Financing of building construction projects is particularly difficult. Business and employee matching gift policies, as well as those attached to foundation grants and charitable gifts, are often restricted to academic programs or scholarships. Large donors also tend to prefer these.

Despite the difficulties, a number of public universities have under way or recently completed new band buildings. Most of these building projects languished on the drawing boards — often for 10 or more years. Their fundraising success took different paths.

The University of Florida was in the unusual and enviable position of getting two major gifts — one from New York Yankees owner George Steinbrenner (for whom the building will be named) and a second from Stephen Stills (of Crosby, Stills and Nash). At Colorado State University, the student body approved a $10 per credit hour surcharge to fund multiple building projects in recent years. Louisiana State University funded about half of its band building using revenue from athletic events generated through a ticket surcharge.

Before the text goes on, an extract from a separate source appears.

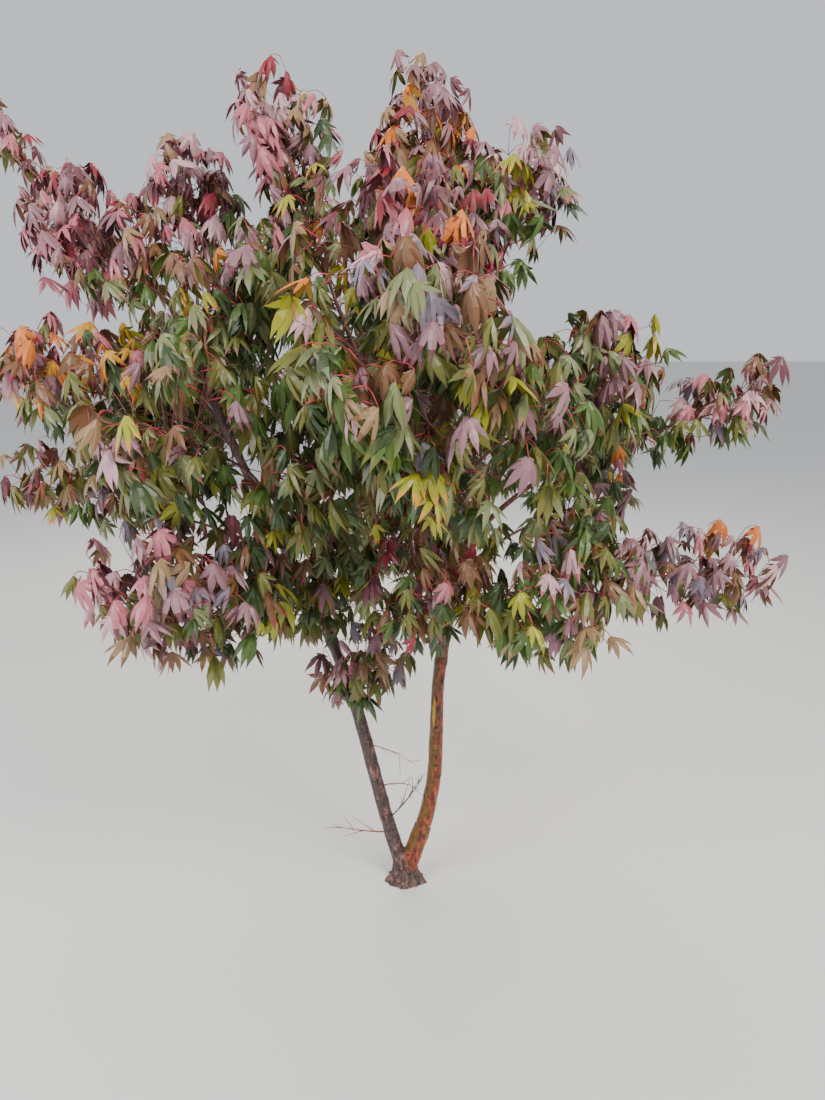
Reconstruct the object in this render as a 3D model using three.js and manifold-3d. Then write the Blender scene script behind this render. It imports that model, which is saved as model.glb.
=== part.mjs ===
// A young japanese maple with two stems from one foot, cut flat at the ground.
// Millimetres, +Z up. The origin is on the ground under the foot, and the front is on the -Y side.
// Headings are in degrees seen from above: 0 is +X, 90 is +Y, 180 is -X. Rises are degrees above level.
import Module from "manifold-3d";
import * as THREE from "three";
import { mergeVertices } from "three/addons/utils/BufferGeometryUtils.js";

const wasm = await Module();
wasm.setup();

const UP = new THREE.Vector3(0, 0, 1);

// Clear space between neighbouring pieces, how small an edge is dropped or counts as none, and how
// thin a triangle may be
const GAP = 0.3;
const SMALLEST_EDGE = 0.06;
const SAME_PLACE = 0.004;
const THINNEST = 0.012;

// The foot: its half widths at the ground and at its neck, its height, how fast the flare fades,
// how its rings crowd towards the ground, its lobes, and where along them the stems stand free
const FOOT_WIDTH = 57;
const FOOT_DEPTH = 45;
const NECK_WIDTH = 33;
const NECK_DEPTH = 24;
const FOOT_HEIGHT = 84;
const FLARE_FADE = 20;
const FOOT_SIDES = 20;
const FOOT_STEPS = 5;
const FOOT_CROWDING = 1.4;
const FOOT_LOBES = 5;
const FOOT_LOBE_DEPTH = 0.09;
const STEM_LIFTS_OFF = 36;

// The stems: foot point, heading, lean off upright at foot and tip, sway, length and end radii
const STEMS = {
  left: {
    foot: [-14, 0, 60], heading: 186, lean: [14, 26], sway: 4, sways: 1.5, phase: 0.41,
    length: 1600, radii: [19.5, 6.5], taper: 1.3,
  },
  right: {
    foot: [14, 4, 60], heading: 12, lean: [13.5, -11.5], sway: -6.5, sways: 2.3, phase: -0.29,
    length: 1600, radii: [24.5, 6], taper: 0.9,
  },
};
const STEM_STEPS = 12;
const STEM_SIDES = 8;

// Limbs: name, the stem it leaves, the fraction of that stem's length where it does, heading, rise
// at its middle, how much the rise grows from foot to tip, and length, then the reach of its mass
// beyond the tip, the mass's half width and its tint. Length 0 puts the mass straight on the stem.
const LIMBS = [
  ["low_left_front", "left", 0.43, 244, 38, -34, 260, 520, 180, "mauve"],
  ["low_left", "left", 0.555, 183, 29, -20, 280, 480, 115, "mauve"],
  ["left_front", "left", 0.64, 263, 40, -34, 290, 440, 190, "mauve"],
  ["left", "left", 0.77, 187, 36, -30, 110, 470, 165, "rose"],
  ["upper_left", "left", 1, 160, 35, 0, 0, 440, 160, "rose"],
  ["left_shoot", "left", 0.9, 156, 45, 10, 570, 330, 80, "rose"],
  ["left_peak", "left", 0.87, 110, 68, 16, 240, 370, 120, "rose"],
  ["left_inner_peak", "left", 0.84, 343, 60, -14, 130, 410, 155, "brown"],
  ["left_back", "left", 0.8, 117, 13, -24, 320, 520, 230, "olive"],
  ["left_middle", "left", 0.6, 284, 43, -34, 270, 420, 190, "olive"],
  ["peak", "right", 1, 285, 86, 0, 0, 380, 165, "brown"],
  ["peak_shoot", "right", 0.86, 116, 78, 20, 540, 220, 90, "brown"],
  ["top_left", "right", 0.6, 184, 64, 16, 730, 420, 150, "rose"],
  ["top_right", "right", 0.8, 354, 66, 6, 300, 380, 145, "mauve"],
  ["front_top", "right", 0.88, 263, 26, -24, 260, 430, 190, "brown"],
  ["front", "right", 0.72, 260, 25, -30, 520, 420, 200, "olive"],
  ["right_front", "right", 0.57, 273, 36, -30, 490, 430, 200, "olive"],
  ["right", "right", 0.64, 319, 48, -30, 250, 430, 165, "mauve"],
  ["far_right", "right", 0.55, 359, 37, -34, 520, 475, 115, "orange"],
  ["low_right", "right", 0.515, 19, 31, -30, 260, 400, 125, "orange"],
  ["low_far_right", "right", 0.45, 353, 18, -20, 410, 465, 130, "orange"],
  ["low_right_front", "right", 0.425, 294, 35, -30, 320, 430, 180, "mauve"],
  ["back_right", "right", 0.62, 51, 20, -24, 400, 470, 190, "olive"],
  ["back_low", "right", 0.48, 100, 20, -30, 220, 460, 200, "olive"],
  ["back_top", "right", 0.77, 94, 55, -16, 440, 440, 210, "brown"],
  ["back", "right", 0.67, 111, 23, -24, 440, 480, 230, "olive"],
  ["low_front", "right", 0.38, 267, 44, -30, 300, 340, 150, "brown"],
  ["low_sprig", "left", 0.35, 292, 39, -20, 0, 300, 110, "mauve"],
  ["low_middle", "left", 0.45, 271, 49, -20, 0, 480, 150, "mauve"],
  ["left_upper_front", "left", 0.86, 302, 47, -20, 0, 480, 160, "brown"],
].map(([name, from, at, heading, rise, lift, length, reach, spread, tint]) => (
  { name, from, at, heading, rise, lift, length, reach, spread, tint }
));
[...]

Among these, the University of Massachusetts’ fundraising campaign is unique. Upwards of 25 percent of the final cost was needed to supplement the $4.5 million pledged from internal sources. To date, the building campaign has generated almost $1 million in cash and pledges. More importantly, more than 90 percent of these donations are in amounts less than $1,800, or an average gift of about $650.

As executive director of development Richard Rodgers observed, “This campaign is unlike any I’ve ever seen. It’s been a grassroots effort from the start.” Through the unrelenting efforts of UMass Minuteman Marching Band alumni, parents and friends, they brought in donations — 1,450 of them at this writing. Indeed, the project never would have gotten off the ground without them.

Loyal UMMB alumni and band parents have lead the grassroots fundraising effort. Band parents keep close tabs on the campaign through their support group and website founded by one of their own in 2001. They distributed hundreds of fliers at the conclusion of summer band camp. One Massachusetts high school band support group mailed 100 letters to high school band directors challenging other parent support groups to match their $1,000 pledge.

In 2008, a grassroots effort comes as no surprise. Congressman Ron Paul’s online fundraising reaped $6 million in 24 hours last December. President-elect Barack Obama raised $603 million from over 3 million donors — 50 percent in donations less than $200, and the average donation was $86.

Development offices and their surrogates can, and indeed some do, mimic campaign fundraising techniques with websites, targeted e-mail, social networks, and the like. It remains to be seen whether they can generate the same intensity in volume and repeat gift giving. The University of Massachusetts band building campaign represents a gamble that could upend conventional wisdom about fundraising. The proposition is that raising $100,000 from 1,000 donors at $100 each can be equally or more cost effective than landing a major gift at the same price tag. The current economic climate is a good test case. An increasingly tech-savvy young donor pool argues for embracing the transition to online fundraising.

By Christine B. Williams
MassHighTech
November 21, 2008

Christine B. Williams is a professor of government at Bentley University, a member of the UMMB building fundraising committee and a band parent.